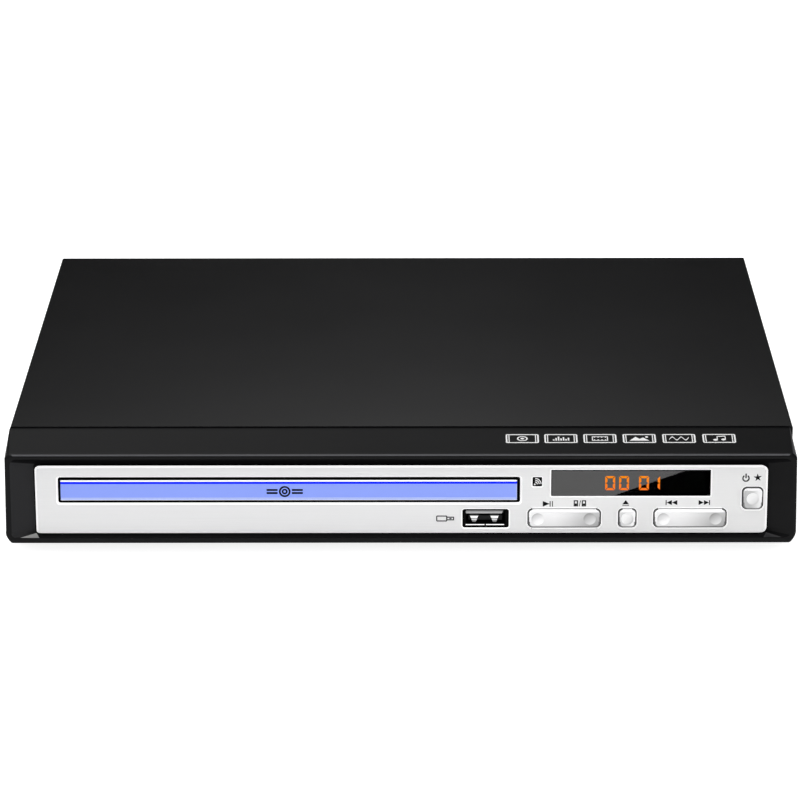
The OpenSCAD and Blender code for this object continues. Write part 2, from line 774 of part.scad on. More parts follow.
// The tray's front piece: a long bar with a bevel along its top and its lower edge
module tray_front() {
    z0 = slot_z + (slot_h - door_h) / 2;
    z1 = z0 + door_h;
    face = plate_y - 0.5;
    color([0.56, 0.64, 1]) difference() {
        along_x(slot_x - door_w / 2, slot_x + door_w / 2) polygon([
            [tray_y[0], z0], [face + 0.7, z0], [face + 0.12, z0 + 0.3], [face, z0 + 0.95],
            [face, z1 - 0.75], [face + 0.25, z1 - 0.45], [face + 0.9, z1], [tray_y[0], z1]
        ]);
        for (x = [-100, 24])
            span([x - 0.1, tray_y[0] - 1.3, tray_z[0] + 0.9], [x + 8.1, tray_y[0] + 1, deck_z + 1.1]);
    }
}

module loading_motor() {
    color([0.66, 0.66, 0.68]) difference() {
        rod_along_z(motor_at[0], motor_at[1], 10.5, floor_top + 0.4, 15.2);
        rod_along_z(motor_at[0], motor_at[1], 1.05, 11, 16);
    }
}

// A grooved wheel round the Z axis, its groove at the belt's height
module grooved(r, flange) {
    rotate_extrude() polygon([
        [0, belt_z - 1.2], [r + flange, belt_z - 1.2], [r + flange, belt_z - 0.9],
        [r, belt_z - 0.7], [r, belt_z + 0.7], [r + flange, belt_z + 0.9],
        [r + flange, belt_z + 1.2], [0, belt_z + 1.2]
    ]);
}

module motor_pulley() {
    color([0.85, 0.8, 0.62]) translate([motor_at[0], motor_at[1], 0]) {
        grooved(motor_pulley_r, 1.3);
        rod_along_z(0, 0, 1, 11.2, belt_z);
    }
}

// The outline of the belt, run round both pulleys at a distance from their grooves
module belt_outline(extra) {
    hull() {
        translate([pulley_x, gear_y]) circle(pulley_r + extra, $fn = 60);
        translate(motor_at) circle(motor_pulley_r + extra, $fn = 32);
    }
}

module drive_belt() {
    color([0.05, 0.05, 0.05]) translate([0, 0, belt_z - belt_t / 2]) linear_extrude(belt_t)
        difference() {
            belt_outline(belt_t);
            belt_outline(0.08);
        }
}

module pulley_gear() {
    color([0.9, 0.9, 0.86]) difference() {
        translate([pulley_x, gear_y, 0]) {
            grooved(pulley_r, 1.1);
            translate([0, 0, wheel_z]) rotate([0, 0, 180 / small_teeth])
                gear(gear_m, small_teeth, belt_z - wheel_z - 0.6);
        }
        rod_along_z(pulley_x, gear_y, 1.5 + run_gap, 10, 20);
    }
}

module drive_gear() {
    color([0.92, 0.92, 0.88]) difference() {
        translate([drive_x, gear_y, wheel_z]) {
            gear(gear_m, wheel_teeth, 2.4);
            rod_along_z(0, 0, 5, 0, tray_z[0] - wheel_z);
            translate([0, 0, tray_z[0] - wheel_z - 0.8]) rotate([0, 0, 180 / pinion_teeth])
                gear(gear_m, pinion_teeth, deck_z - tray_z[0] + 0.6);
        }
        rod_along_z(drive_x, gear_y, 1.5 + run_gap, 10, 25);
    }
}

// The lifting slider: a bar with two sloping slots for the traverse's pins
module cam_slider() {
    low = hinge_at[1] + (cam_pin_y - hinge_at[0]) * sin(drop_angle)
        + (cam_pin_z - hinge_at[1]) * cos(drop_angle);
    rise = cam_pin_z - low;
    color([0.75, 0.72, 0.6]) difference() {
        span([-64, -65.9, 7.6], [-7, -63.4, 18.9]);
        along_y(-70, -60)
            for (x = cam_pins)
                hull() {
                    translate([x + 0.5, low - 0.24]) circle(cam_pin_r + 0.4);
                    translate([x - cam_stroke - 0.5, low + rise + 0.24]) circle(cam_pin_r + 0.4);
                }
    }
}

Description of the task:
Every line of the material must be returned exactly as it appears.

Problem solution:
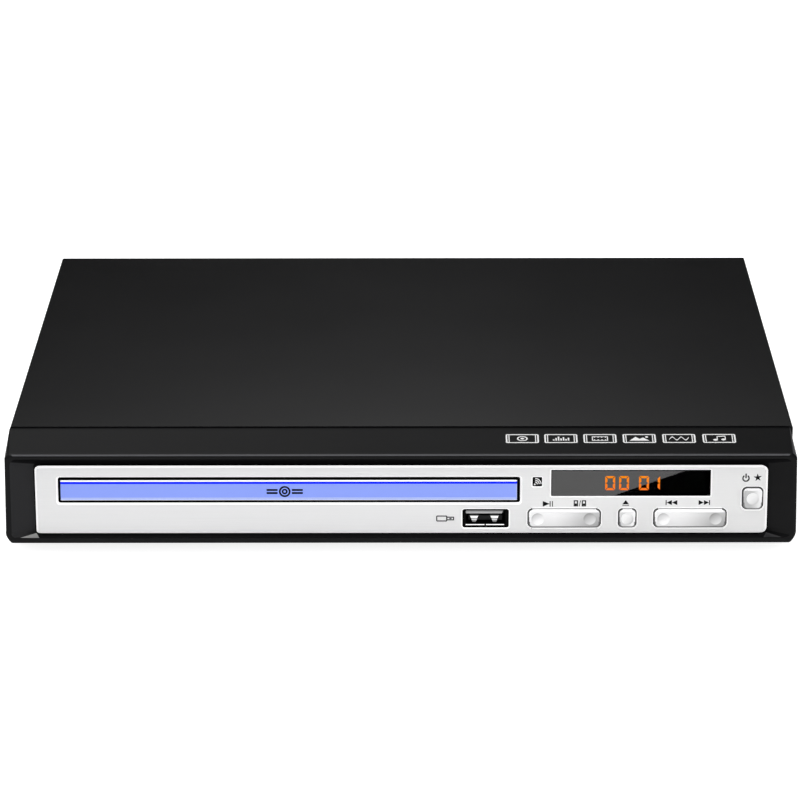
The OpenSCAD and Blender code for this object continues. Write part 2, from line 774 of part.scad on. More parts follow.
// The tray's front piece: a long bar with a bevel along its top and its lower edge
module tray_front() {
    z0 = slot_z + (slot_h - door_h) / 2;
    z1 = z0 + door_h;
    face = plate_y - 0.5;
    color([0.56, 0.64, 1]) difference() {
        along_x(slot_x - door_w / 2, slot_x + door_w / 2) polygon([
            [tray_y[0], z0], [face + 0.7, z0], [face + 0.12, z0 + 0.3], [face, z0 + 0.95],
            [face, z1 - 0.75], [face + 0.25, z1 - 0.45], [face + 0.9, z1], [tray_y[0], z1]
        ]);
        for (x = [-100, 24])
            span([x - 0.1, tray_y[0] - 1.3, tray_z[0] + 0.9], [x + 8.1, tray_y[0] + 1, deck_z + 1.1]);
    }
}

module loading_motor() {
    color([0.66, 0.66, 0.68]) difference() {
        rod_along_z(motor_at[0], motor_at[1], 10.5, floor_top + 0.4, 15.2);
        rod_along_z(motor_at[0], motor_at[1], 1.05, 11, 16);
    }
}

// A grooved wheel round the Z axis, its groove at the belt's height
module grooved(r, flange) {
    rotate_extrude() polygon([
        [0, belt_z - 1.2], [r + flange, belt_z - 1.2], [r + flange, belt_z - 0.9],
        [r, belt_z - 0.7], [r, belt_z + 0.7], [r + flange, belt_z + 0.9],
        [r + flange, belt_z + 1.2], [0, belt_z + 1.2]
    ]);
}

module motor_pulley() {
    color([0.85, 0.8, 0.62]) translate([motor_at[0], motor_at[1], 0]) {
        grooved(motor_pulley_r, 1.3);
        rod_along_z(0, 0, 1, 11.2, belt_z);
    }
}

// The outline of the belt, run round both pulleys at a distance from their grooves
module belt_outline(extra) {
    hull() {
        translate([pulley_x, gear_y]) circle(pulley_r + extra, $fn = 60);
        translate(motor_at) circle(motor_pulley_r + extra, $fn = 32);
    }
}

module drive_belt() {
    color([0.05, 0.05, 0.05]) translate([0, 0, belt_z - belt_t / 2]) linear_extrude(belt_t)
        difference() {
            belt_outline(belt_t);
            belt_outline(0.08);
        }
}

module pulley_gear() {
    color([0.9, 0.9, 0.86]) difference() {
        translate([pulley_x, gear_y, 0]) {
            grooved(pulley_r, 1.1);
            translate([0, 0, wheel_z]) rotate([0, 0, 180 / small_teeth])
                gear(gear_m, small_teeth, belt_z - wheel_z - 0.6);
        }
        rod_along_z(pulley_x, gear_y, 1.5 + run_gap, 10, 20);
    }
}

module drive_gear() {
    color([0.92, 0.92, 0.88]) difference() {
        translate([drive_x, gear_y, wheel_z]) {
            gear(gear_m, wheel_teeth, 2.4);
            rod_along_z(0, 0, 5, 0, tray_z[0] - wheel_z);
            translate([0, 0, tray_z[0] - wheel_z - 0.8]) rotate([0, 0, 180 / pinion_teeth])
                gear(gear_m, pinion_teeth, deck_z - tray_z[0] + 0.6);
        }
        rod_along_z(drive_x, gear_y, 1.5 + run_gap, 10, 25);
    }
}

// The lifting slider: a bar with two sloping slots for the traverse's pins
module cam_slider() {
    low = hinge_at[1] + (cam_pin_y - hinge_at[0]) * sin(drop_angle)
        + (cam_pin_z - hinge_at[1]) * cos(drop_angle);
    rise = cam_pin_z - low;
    color([0.75, 0.72, 0.6]) difference() {
        span([-64, -65.9, 7.6], [-7, -63.4, 18.9]);
        along_y(-70, -60)
            for (x = cam_pins)
                hull() {
                    translate([x + 0.5, low - 0.24]) circle(cam_pin_r + 0.4);
                    translate([x - cam_stroke - 0.5, low + rise + 0.24]) circle(cam_pin_r + 0.4);
                }
    }
}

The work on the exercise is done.